CHALLENGE:
Which lines contain the word "joints"? Return each of them as written.

+--

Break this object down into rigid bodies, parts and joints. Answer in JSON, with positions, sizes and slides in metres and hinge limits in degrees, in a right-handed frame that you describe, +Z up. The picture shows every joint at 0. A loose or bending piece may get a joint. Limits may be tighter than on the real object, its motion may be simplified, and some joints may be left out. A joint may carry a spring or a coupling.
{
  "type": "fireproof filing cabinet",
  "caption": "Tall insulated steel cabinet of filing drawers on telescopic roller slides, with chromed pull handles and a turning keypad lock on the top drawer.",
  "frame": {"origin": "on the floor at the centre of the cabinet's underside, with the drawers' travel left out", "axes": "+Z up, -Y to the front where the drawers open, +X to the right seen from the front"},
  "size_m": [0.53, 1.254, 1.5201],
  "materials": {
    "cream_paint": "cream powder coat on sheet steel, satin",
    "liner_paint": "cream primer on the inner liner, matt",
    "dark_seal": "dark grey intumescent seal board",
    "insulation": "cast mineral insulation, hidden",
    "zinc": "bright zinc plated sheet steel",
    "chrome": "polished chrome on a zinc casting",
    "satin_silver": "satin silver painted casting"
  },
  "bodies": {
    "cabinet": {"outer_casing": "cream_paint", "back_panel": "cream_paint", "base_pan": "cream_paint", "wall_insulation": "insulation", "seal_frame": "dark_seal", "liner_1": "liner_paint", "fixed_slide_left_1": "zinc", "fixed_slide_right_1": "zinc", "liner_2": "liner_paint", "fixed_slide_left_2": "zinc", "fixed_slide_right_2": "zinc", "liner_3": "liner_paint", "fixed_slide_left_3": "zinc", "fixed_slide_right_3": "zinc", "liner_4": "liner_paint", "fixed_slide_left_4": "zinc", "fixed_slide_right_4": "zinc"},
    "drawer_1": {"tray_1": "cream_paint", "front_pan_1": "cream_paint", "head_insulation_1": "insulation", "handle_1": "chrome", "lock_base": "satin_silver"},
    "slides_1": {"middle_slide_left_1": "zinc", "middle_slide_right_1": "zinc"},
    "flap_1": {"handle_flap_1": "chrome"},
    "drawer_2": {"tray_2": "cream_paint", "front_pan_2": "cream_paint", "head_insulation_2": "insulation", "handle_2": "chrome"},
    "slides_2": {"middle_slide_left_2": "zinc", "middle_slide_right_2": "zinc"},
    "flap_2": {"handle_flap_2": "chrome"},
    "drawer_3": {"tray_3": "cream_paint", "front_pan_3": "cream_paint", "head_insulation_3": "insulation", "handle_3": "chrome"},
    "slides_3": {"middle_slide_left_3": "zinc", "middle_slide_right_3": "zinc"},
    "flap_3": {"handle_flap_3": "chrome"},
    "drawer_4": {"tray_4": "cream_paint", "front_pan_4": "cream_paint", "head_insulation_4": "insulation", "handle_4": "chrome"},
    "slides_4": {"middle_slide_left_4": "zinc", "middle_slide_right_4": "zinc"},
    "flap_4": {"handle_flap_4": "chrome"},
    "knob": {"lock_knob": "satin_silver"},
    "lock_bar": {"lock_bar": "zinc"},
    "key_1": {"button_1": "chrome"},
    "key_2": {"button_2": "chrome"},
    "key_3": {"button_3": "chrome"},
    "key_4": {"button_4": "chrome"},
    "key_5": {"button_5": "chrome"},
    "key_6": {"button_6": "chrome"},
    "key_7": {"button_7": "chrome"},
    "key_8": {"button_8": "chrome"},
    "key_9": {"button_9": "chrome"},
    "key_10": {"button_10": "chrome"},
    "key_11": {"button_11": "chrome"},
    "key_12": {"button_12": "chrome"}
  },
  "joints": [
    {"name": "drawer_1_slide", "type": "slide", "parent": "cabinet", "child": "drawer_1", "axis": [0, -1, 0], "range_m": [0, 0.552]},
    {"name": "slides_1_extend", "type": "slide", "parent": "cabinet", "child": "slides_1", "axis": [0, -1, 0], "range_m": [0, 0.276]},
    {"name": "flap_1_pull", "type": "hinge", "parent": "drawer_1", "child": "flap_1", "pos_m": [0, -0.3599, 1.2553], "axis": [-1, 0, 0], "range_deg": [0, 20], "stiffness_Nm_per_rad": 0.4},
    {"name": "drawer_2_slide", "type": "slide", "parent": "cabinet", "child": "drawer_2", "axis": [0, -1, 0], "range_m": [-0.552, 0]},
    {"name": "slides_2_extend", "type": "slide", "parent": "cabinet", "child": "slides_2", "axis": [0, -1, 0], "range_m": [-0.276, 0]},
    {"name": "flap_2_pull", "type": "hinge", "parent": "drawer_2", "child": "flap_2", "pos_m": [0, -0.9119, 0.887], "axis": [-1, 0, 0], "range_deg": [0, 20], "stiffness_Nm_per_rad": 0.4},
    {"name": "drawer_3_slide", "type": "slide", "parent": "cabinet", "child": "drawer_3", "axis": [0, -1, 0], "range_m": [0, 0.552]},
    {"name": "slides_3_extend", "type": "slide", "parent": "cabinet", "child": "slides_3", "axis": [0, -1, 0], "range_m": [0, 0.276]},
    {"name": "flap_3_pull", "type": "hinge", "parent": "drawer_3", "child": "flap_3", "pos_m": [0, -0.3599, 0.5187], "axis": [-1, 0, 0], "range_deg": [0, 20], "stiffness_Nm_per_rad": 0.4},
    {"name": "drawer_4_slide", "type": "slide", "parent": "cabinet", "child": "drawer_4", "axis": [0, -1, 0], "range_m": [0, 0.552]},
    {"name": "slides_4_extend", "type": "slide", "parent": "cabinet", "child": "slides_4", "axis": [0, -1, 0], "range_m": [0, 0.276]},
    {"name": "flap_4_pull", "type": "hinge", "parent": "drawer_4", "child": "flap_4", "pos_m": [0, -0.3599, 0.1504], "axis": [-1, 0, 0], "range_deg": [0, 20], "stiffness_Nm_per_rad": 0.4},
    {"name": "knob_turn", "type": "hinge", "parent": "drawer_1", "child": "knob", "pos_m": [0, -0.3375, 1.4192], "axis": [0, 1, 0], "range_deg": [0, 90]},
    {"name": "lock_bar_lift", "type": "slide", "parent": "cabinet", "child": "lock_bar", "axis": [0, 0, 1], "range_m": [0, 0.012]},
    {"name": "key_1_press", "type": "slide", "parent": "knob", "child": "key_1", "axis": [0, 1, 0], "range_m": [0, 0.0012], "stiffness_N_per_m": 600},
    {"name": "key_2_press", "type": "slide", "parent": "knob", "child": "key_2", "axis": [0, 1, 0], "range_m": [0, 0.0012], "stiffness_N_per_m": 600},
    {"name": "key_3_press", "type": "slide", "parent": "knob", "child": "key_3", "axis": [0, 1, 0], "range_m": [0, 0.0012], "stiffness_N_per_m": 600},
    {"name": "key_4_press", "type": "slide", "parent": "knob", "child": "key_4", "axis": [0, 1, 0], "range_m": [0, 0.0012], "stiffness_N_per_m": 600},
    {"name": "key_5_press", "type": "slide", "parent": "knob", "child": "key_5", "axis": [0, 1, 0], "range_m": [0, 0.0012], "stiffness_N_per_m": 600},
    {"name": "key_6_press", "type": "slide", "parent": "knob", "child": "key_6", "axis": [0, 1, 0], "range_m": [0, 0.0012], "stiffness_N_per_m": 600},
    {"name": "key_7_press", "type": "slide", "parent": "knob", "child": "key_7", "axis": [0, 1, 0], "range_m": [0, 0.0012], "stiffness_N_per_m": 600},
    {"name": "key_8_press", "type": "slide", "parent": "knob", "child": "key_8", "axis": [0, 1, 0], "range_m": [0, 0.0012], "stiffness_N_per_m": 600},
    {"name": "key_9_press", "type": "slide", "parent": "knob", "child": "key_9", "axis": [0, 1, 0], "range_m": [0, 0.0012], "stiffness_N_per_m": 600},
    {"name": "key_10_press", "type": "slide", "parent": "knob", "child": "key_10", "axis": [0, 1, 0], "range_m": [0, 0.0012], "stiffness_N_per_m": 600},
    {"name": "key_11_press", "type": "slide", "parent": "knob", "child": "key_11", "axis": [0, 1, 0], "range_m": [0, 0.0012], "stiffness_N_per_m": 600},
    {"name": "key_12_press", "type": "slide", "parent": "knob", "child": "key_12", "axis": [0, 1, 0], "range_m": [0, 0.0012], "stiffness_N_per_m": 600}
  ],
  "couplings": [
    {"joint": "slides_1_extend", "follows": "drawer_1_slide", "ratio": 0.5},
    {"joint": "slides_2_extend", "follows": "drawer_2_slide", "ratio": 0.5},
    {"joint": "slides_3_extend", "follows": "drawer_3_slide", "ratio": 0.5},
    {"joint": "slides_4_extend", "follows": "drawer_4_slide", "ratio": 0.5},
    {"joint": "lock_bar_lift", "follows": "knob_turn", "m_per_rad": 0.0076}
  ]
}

+--

FULL ANSWER:
Break this object down into rigid bodies, parts and joints. Answer in JSON, with positions, sizes and slides in metres and hinge limits in degrees, in a right-handed frame that you describe, +Z up. The picture shows every joint at 0. A loose or bending piece may get a joint. Limits may be tighter than on the real object, its motion may be simplified, and some joints may be left out. A joint may carry a spring or a coupling.
  "joints": [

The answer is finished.